We were trying to make Danger Bee hip hop, so he had a chain with a bunch of grapes on the end of it—hyphy music is always talking about purple weed, which is nicknamed grape—and gave him a gold tooth. Then we realized he needed a hat. So I made a mini b-boy-style trucker hat out of foam.

Danger Bee became famous at Burning Man because he’d party with people. He has a stick hand to gesture with and googly eyes, and at one time he had a blunt, so people would take him around and have little adventures with him. But everyone really liked his hat. And all these people at Burning Man wear these little mini top hats. So Annie started making them, little mini fitted trucker hats with graffiti arrows on and googly eyes, funny little things on them — kind of making fun of mini hats, but also making mini hats fun. You know that style?

And we’ve been selling them. We have a website and everything: dangerlandhats.com. We just listen to hyphy music and make like 30 hats in a weekend. They’re really funny, and it’s super fun to make them. People will probably think I’m crazy [laughs], but oh well.”

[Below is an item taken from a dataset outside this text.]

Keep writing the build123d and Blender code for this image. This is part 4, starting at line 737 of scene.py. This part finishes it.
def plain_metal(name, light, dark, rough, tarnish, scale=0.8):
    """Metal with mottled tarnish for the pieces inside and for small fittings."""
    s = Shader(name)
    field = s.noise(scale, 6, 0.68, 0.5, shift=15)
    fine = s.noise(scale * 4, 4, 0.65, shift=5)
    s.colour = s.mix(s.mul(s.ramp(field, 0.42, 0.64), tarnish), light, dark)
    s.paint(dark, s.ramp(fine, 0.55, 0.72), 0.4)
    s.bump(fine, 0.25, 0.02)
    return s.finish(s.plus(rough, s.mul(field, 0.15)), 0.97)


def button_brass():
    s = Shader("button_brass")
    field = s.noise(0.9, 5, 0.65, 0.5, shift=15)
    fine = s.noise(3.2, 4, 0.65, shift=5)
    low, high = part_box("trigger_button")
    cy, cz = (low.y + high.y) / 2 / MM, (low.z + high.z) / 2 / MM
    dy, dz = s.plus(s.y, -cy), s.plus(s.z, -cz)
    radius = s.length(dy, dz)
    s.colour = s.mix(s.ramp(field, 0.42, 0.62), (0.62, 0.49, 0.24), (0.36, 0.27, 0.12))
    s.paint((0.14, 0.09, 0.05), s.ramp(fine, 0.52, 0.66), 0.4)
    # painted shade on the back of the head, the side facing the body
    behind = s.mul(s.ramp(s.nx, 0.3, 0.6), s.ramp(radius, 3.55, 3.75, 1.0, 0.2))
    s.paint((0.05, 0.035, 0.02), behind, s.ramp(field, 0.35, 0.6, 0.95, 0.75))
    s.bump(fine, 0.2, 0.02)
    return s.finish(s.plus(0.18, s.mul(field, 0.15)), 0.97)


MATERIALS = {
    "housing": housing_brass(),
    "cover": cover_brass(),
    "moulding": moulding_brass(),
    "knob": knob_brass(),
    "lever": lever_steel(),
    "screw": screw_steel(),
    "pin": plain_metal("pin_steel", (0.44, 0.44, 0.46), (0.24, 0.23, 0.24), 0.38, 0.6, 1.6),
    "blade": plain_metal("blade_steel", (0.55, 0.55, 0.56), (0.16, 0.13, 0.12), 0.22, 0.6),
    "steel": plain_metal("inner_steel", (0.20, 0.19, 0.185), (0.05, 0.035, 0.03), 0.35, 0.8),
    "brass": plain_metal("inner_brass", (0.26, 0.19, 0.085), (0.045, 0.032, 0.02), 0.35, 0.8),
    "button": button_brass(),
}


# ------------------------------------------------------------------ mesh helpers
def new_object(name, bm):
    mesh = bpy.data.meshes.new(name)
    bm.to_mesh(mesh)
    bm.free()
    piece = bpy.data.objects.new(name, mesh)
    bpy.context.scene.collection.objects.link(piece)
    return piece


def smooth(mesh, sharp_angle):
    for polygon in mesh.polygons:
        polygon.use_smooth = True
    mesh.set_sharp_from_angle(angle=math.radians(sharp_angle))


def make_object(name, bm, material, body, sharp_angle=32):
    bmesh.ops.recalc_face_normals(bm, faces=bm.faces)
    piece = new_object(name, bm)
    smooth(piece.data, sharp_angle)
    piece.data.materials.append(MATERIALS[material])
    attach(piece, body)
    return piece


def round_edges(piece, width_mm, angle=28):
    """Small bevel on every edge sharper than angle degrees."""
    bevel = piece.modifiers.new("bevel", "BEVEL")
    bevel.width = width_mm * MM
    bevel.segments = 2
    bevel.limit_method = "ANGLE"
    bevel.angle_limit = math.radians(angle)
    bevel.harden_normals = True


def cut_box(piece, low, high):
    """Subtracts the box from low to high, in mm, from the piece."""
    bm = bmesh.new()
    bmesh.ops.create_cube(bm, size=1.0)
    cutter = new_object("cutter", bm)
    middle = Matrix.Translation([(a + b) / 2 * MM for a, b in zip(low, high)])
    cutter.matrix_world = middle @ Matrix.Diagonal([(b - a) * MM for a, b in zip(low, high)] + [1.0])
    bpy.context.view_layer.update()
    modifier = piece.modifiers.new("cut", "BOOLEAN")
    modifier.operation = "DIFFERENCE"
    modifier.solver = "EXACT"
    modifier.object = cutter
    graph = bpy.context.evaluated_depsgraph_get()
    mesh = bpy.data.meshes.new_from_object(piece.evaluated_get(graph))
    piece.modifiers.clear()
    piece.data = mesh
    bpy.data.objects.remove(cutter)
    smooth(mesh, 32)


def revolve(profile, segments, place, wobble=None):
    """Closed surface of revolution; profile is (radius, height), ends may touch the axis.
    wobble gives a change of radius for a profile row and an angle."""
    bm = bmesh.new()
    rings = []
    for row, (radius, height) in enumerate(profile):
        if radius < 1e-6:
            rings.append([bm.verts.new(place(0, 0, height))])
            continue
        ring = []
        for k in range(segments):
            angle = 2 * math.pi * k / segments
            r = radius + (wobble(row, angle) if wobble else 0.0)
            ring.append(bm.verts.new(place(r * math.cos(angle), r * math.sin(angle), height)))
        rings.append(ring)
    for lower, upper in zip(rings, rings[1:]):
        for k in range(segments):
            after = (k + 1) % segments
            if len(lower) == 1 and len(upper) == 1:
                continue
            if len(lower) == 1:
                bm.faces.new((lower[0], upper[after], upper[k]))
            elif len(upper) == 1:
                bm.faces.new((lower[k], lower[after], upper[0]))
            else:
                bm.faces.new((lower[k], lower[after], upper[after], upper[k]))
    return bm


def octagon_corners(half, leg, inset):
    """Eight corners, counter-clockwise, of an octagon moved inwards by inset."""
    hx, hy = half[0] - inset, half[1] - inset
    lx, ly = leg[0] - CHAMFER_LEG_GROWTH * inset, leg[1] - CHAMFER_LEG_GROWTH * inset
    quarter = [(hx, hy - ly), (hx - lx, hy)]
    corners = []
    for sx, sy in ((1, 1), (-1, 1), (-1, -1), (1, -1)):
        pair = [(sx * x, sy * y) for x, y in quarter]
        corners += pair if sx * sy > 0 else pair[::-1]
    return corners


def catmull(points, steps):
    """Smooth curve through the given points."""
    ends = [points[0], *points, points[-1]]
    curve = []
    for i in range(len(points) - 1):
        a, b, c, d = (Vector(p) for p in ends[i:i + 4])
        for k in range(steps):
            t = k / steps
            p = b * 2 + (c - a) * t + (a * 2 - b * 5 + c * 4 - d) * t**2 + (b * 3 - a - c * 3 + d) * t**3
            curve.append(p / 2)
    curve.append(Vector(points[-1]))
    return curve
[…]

When The Playa is full of Burning Man participants, Sage cruises around in old suits, and goes by the name “The Playa Broker.” He’s even got a fake real-estate sign up on his (solar powered) air-conditioned tent. “Everyone always dresses up [there],” he says. “And I’ve never had a job where I’ve had to wear anything like that, so for me, it was like a costume. I had all these old suits, jackets that didn’t fit, weird old-man square-toed shoes. And my friend Patty was like, ‘What are you, a real estate salesman?’ And it just kind of stuck. That went on for a few years, and then people were like, ‘You don’t ever even work. You don’t ever sell any playa, and there’s other brokers out here with signs and shit.’ That’s how it evolved. It’s just fun style.”

And that’s the thing about Sage. He’s just fun style. The stories are endless. In a world of labradoodles he stands alone. So if you see the Sagimal out in the wild, don’t wind up your best ski story in an attempt to reel him in. Instead, honor the creature given to us by the gods of good times. Turn up the music and get ready to laugh.